In the public choice approach to economics the policy makers are themselves self-interested. They have an interest in being everybody's favorite politician. The implication is that politicians should be leashed by strict rules.
Recall the theory of a political business cycle from Chapter 30. In line with the arguments of public choice, when election time nears, the incumbent president will intervene in the economy to boost economic performance and thus warm up voters for the ticket. Harder, more controversial decisions-what to do about same-sex marriage, stem cell research, the school drop out rate-will be delayed until after the election. Unfortunately this prediction has a good deal of empirical support.

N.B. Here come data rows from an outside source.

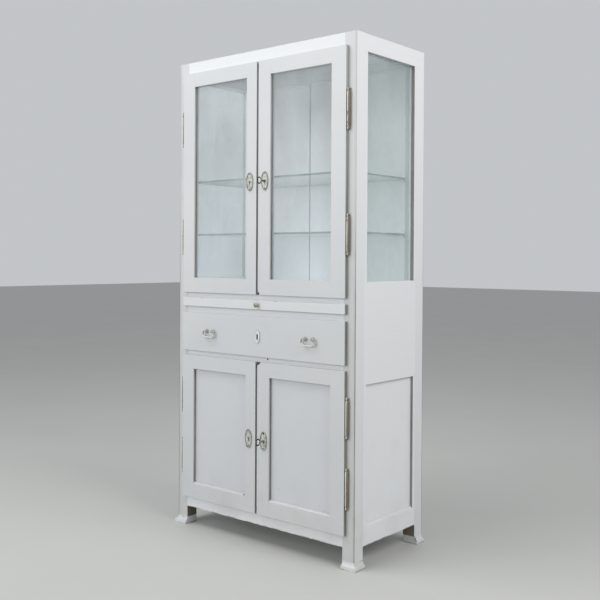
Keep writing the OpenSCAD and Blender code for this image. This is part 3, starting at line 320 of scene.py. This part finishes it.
def clear_glass(name, tint, edge_tint, cast, haze, dust_and_reflection_tint=DUST):
    """Plate glass: clear through its faces and green along its edges. Cast is the axis its faces look
    along, and haze how much a face with dust on it veils what lies behind with the tint given: the
    colour of the dust, which on the side pane is also a painted reflection."""
    finish = Finish(name)
    rim = finish.rise(abs(finish.facing["XYZ".index(cast)]), 0.9, 0.6)
    dust = finish.cloud(3, 5, 0.6)
    smear = finish.cloud((14, 14, 3), 3)
    film = finish.spread(finish.rise(dust + smear * 0.4, 0.45, 0.95), haze * 0.6, haze * 1.5)
    through = finish.node("ShaderNodeBsdfTransparent", {}, {"Color": tint})
    veil = finish.shader(dust_and_reflection_tint, 0.5)
    body = finish.node("ShaderNodeMixShader", {}, {0: film, 1: through, 2: veil})
    gloss = {"Color": shade(255, 255, 255), "Roughness": 0.05}
    mirror = finish.node("ShaderNodeBsdfAnisotropic", {}, gloss)
    slant = finish.node("ShaderNodeLayerWeight", {}, {"Blend": 0.5}, "Facing")
    glance = slant * slant * slant * slant
    pane = finish.node("ShaderNodeMixShader", {}, {0: glance * slant * 0.9 + 0.04, 1: body, 2: mirror})
    edge = finish.shader(finish.mix(smear, edge_tint, shade(70, 112, 100)), 0.18)
    return finish.done(finish.node("ShaderNodeMixShader", {}, {0: rim * 0.85, 1: pane, 2: edge}))


def worn_metal(name, bright, dull, deep, metal, rough, dirty_from=None):
    """Metal whose polish has gone dull, with darker dirt where hands don't rub it. Dirty_from is
    how far back along Y hands reach, on a piece that is dark behind that."""
    finish = Finish(name)
    patina = finish.cloud(90, 5, 0.65)
    spots = finish.rise(finish.cloud(360, 3), 0.6, 0.75)
    colour = finish.mix(finish.rise(patina, 0.38, 0.62), bright, dull)
    colour = finish.mix(spots * 0.6, colour, deep)
    if dirty_from is not None:
        colour = finish.mix(finish.rise(finish.y, dirty_from, dirty_from + 2 * MM) * 0.85, colour, deep)
    shine = finish.spread(patina, rough, rough + 0.3)
    normal = finish.relief(patina * 0.5 + spots * 0.5, 0.15 * MM)
    return finish.done(finish.shader(colour, shine, normal, finish.spread(patina, metal, metal * 0.7)))


def plate_metal(name, node):
    """An oval keyhole plate: pale worn metal inside a duller raised rim, with dirt between."""
    finish = Finish(name)
    low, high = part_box(node)
    middle = (low + high) / 2
    half = (high - low) / 2 - Vector((RIM_W, 0, RIM_W))
    across = (finish.x - middle.x) / half.x
    along = (finish.z - middle.z) / half.z
    out = across * across + along * along
    rim = finish.rise(out, 0.98, 1.06)
    groove = finish.rise(abs(out - 1.0), 0.16, 0.05)
    patina = finish.cloud(110, 5, 0.65)
    middle_tone = finish.mix(finish.rise(patina, 0.4, 0.62), shade(194, 195, 189), shade(158, 159, 150))
    rim_tone = finish.mix(finish.rise(patina, 0.4, 0.6), shade(172, 173, 164), shade(124, 123, 112))
    colour = finish.mix(rim, middle_tone, rim_tone)
    keyhole = finish.near((middle.x, low.y, middle.z), 6 * MM)
    dirt = finish.most(groove * finish.spread(patina, 0.5, 1.0), keyhole)
    colour = finish.mix(dirt * 0.75, colour, shade(74, 69, 58))
    normal = finish.relief(patina, 0.15 * MM)
    return finish.done(finish.shader(colour, finish.spread(patina, 0.3, 0.6), normal, 0.35))


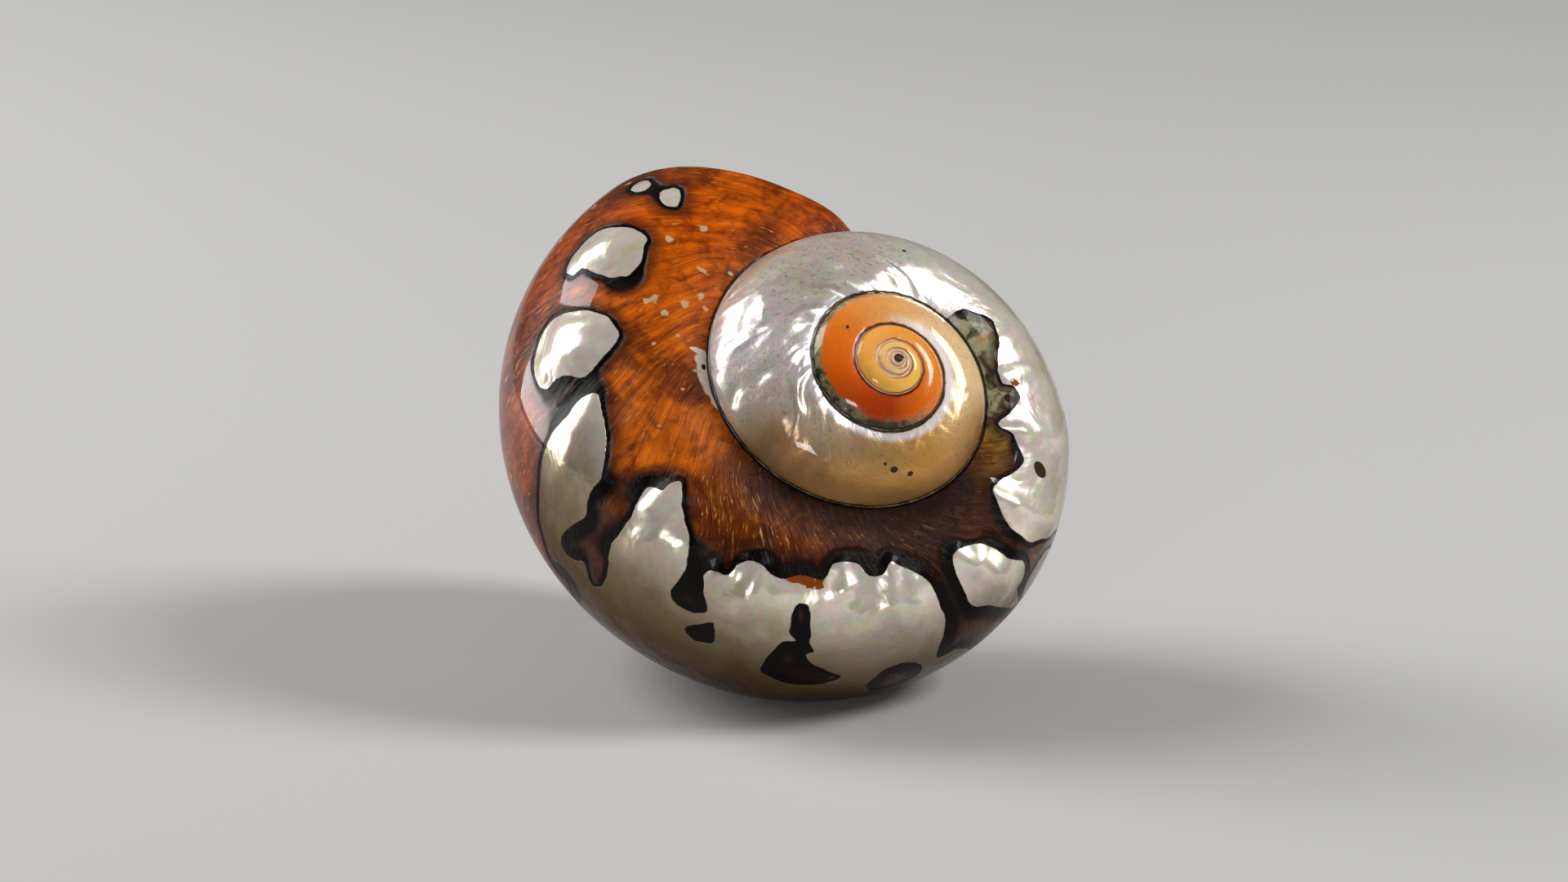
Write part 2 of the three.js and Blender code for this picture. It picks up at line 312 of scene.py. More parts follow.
BELT_SLOT = [
    (-128.8, 65.8), (-131.3, 66.4), (-132.8, 62.7), (-133.8, 57.3), (-135, 53.5), (-135.2, 49.6),
    (-137.5, 45.4), (-135.6, 44.2), (-137, 39.6), (-142, 35), (-146, 31), (-142, 24), (-136, 22),
    (-129, 27), (-128.8, 38), (-129.4, 42.7), (-129.7, 48), (-133, 49.2), (-130.3, 52.7),
    (-129.7, 56.5), (-128.8, 61.2),
]
BELT_PATCH_OF_SKIN = [
    (-115.4, 45.8), (-117, 41.2), (-118.3, 34.2), (-114.7, 30.8), (-112, 33.5), (-112, 36.5),
    (-114, 41.2),
]
BELT_RIGHT_NOTCH = [(-152, 22), (-154, 34), (-158, 37), (-163, 33), (-165, 22), (-162, 12), (-155, 12)]
BACK_PATCH = [
    (-170, 79), (-170.3, 82.7), (-172.5, 83.8), (-177, 82.7), (-181.3, 80.4), (-185, 74.2),
    (-187.3, 67.3), (-190, 62.7), (-192.3, 59.6), (-193.3, 54.2), (-192.7, 47.3), (-190, 45.4),
    (-190.7, 39.6), (-192.7, 28), (-190, 30), (-187.5, 35.8), (-185, 41), (-182, 47.3),
    (-179.4, 52), (-175, 55.4), (-173.4, 59.6), (-172.5, 65), (-171, 72),
]
CRESCENT = [
    (-194.3, 41), (-199.3, 44), (-203.3, 43.8), (-206, 38), (-207.3, 33.5), (-210, 25), (-212, 12),
    (-205, 14), (-199, 22), (-193, 30),
]
BACK_BAND = [
    (-212.7, 35), (-210, 42.7), (-208, 47.3), (-204.7, 51), (-201.3, 56.5), (-197.3, 61),
    (-195, 69), (-193, 75), (-192.7, 82), (-193.3, 88), (-194, 93.5), (-195.7, 94.8),
    (-200.7, 93.5), (-204.7, 91.2), (-209.3, 88), (-214, 86.5), (-216, 89.6), (-218, 93),
    (-220, 95.8), (-220.3, 99.6), (-220, 102.7), (-221.7, 104.2), (-224.7, 102.7), (-228, 99.2),
    (-231.3, 96.2), (-234, 93.8), (-238, 91), (-242, 94), (-242, 100.4), (-244.7, 101.3),
    (-248.7, 101.3), (-252.7, 99.2), (-256.7, 97), (-260.7, 93.5), (-264.7, 91.2), (-268.7, 89),
    (-271.3, 87.3), (-274.7, 89.6), (-278, 93.8), (-282.7, 97.3), (-284, 103), (-286, 125),
    (-430, 140), (-430, -24), (-405, 6), (-388, -14), (-366, 8), (-346, -10), (-324, 9),
    (-306, -12), (-286, 5), (-270, -14), (-252, 2), (-238, -8), (-228, 8), (-219, 20),
]
PEARL_OUTLINES = [SMALL_DOT, UPPER_DOT, TOP_PATCH, TOOTH_PATCH, BELT, BACK_PATCH, CRESCENT, BACK_BAND]
SKIN_IN_PEARL = [BELT_SLOT, BELT_PATCH_OF_SKIN, BELT_RIGHT_NOTCH]

# Places where the skin is burnt dark: (turn, place, half length, half width) in degrees.
DARK_SPOTS = [
    (-64, 108.5, 0.9, 1.2), (-53, 105, 1.2, 0.8), (-236, 98, 2, 3), (-244, 97, 1.5, 4),
    (-276, 88, 2.5, 2), (-281, 101, 3, 4), (-136, 30, 8, 9), (-7, 61, 1.6, 2.5),
]

# Pits and pinholes: (turn, place, half length, half width) in degrees.
PITS = [
    (-510, 78, 2.6, 3.2), (-519.5, 73, 2.0, 2.6), (-504.5, 82.5, 1.3, 1.7), (-215.5, 75.8, 2.8, 5.4),
    (-316, 76, 1.2, 1.6), (-738, 89, 2.6, 3.0),
]


# The outline's corners rounded off by cutting each one twice.
def rounded_outline(points):
    outline = np.array(points, float) * (ALONG_TURN, ALONG_PLACE)
    for _ in range(2):
        after = np.roll(outline, -1, axis=0)
        cut = np.empty((2 * len(outline), 2))
        cut[0::2] = 0.83 * outline + 0.17 * after
        cut[1::2] = 0.17 * outline + 0.83 * after
        outline = cut
    return outline


# Millimetres from an outline: above zero inside it, never under -FAR.
def inside_outline(points, turn, place):
    outline = rounded_outline(points)
    x = turn * ALONG_TURN
    y = place * ALONG_PLACE
    low = outline.min(0) - FAR
    high = outline.max(0) + FAR
    near = (x > low[0]) & (x < high[0]) & (y > low[1]) & (y < high[1])
    result = np.full(turn.shape, -FAR)
    px = x[near]
    py = y[near]
    least = np.full(px.shape, FAR * FAR)
    within = np.zeros(px.shape, bool)
    for (ax, ay), (bx, by) in zip(outline, np.roll(outline, -1, axis=0)):
        run = (bx - ax) ** 2 + (by - ay) ** 2
        t = np.clip(((px - ax) * (bx - ax) + (py - ay) * (by - ay)) / run, 0, 1)
        away = (px - ax - t * (bx - ax)) ** 2 + (py - ay - t * (by - ay)) ** 2
        least = np.minimum(least, away)
        if ay != by:
            crossing = ax + (py - ay) * (bx - ax) / (by - ay)
            within ^= ((ay > py) != (by > py)) & (px < crossing)
    distance = np.sqrt(least)
    result[near] = np.where(within, distance, -distance)
    return result


# Millimetres inside the mother-of-pearl: the ground patches less the skin left within them.
def pearl_depth(turn, place):
    depth = np.full(turn.shape, -FAR)
    for outline in PEARL_OUTLINES:
        depth = np.maximum(depth, inside_outline(outline, turn, place))
    for outline in SKIN_IN_PEARL:
        depth = np.minimum(depth, -inside_outline(outline, turn, place))
    return np.where(turn < BARE_TURN, FAR, depth)


def spot_sum(spots, turn, place):
    total = np.zeros_like(turn)
    for spot_turn, spot_place, long, wide in spots:
        along = (turn - spot_turn) / long
        across = (place - spot_place) / wide
        total += np.exp(-((along**2 + across**2) ** 1.5))
    return np.minimum(total, 1)


# ---- Meshes -----------------------------------------------------------------------------------
def spaced(stops):
    runs = [np.array([stops[0][0]], float)]
    for (start, _), (end, step) in zip(stops, stops[1:]):
        count = max(1, round(abs(end - start) / step))
        runs.append(np.linspace(start, end, count + 1)[1:])
    return np.concatenate(runs)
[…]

But even if you assume that policy makers are guided by public interest, implementing economic policy isn't easy. One problem, already mentioned in Chapter 30, is that of the time lags between the conception and the creation of a policy. A president and his economic experts recognize the problem after it happens, take some time to decide what to do, act, and then wait for the impact to be felt. But by the time all this happens the original problem may have changed. Before deciding on a policy, the policy maker has therefore to take into account three lags: the recognition lag, the implementation lag, and the impact lag.
The recognition lag is the time that policy makers need to recognize that economic conditions call for action.
Consider what you find in the daily newspaper. The signals the paper sends about the economy are many and mixed. One leading indicator, such as the Dow Jones Industrial Average, may be up, while another, new housing starts, perhaps, is down. Unemployment may be dropping but the number of layoffs remains high. It is hard to tell from such signals whether the economy is coming out of a recession or slipping further into it. Is the dip in the unemployment rate permanent or just a fluke? The real data won't be in for a few months, maybe half a year. Time will tell. A few months from now the signals may tell you where the economy is today. By then it may be too late to act effectively.
The implementation lag is the time that governmental authorities need to implement the policy.
When a problem is recognized, the desired changes in the policy instruments usually cannot be implemented that very day. (Open market operations, an instrument of monetary policy, are an exception.) The economists have to make their calculations. Think about that in the context of making new fiscal policy. If the economists suggest a policy of increased taxes, Congress and the President have to reach agreement, the tax laws need to be rewritten, the tax forms printed and sent out, the IRS informed, and the citizens need to comply. Each step takes time, often measured in months or years, and filled with hazards (including compliance with tax law). Congress will argue long over taxes. Standoffs with the President are common. People cheat on taxes.
When economists advise a change in the money growth, by contrast, the lag may be relatively short. The Federal Open Market Committee (see also Chapter 26) is in charge and the Committee operates autonomously, without the direct intervention of politicians. The Committee meets Mondays and Wednesdays and is otherwise on call so it can order changes immediately.
The impact lag is the time that elapses between the implementation of the policy and the desired change in the ultimate goal.
It takes time for people to pay their taxes, or for a change in money growth to affect economic growth, inflation, and the other targets. Like a huge oil tanker, the economy responds only slowly to the turning of the wheel.
Because of these time lags policy makers run the risk of missing the target. Bringing a policy to bear on the economy at just the right moment is like you trying to shoot and hit a flying clay pigeon with a shotgun: actually, it's worse. It's more like trying to hit a flock of flying clay pigeons with a shotgun, a BB gun, a bow and arrow, and a sling shot-simultaneously. Inflation and unemployment are moving targets, but so are some of your intermediate targets, such as interest rates and new housing starts. One of the oldest and deepest complaints about an activist policy--a complaint associated in American economics with Milton Friedman--is that "policy" is just too hard to pull off. It sounds like a good idea for government to react from moment-to-moment to altering conditions in the economy. But if the lags are, as Friedman puts it, "long and variable," then a mechanical rule, a predetermined rule of action, or constitutional restrictions on the public choices may be better.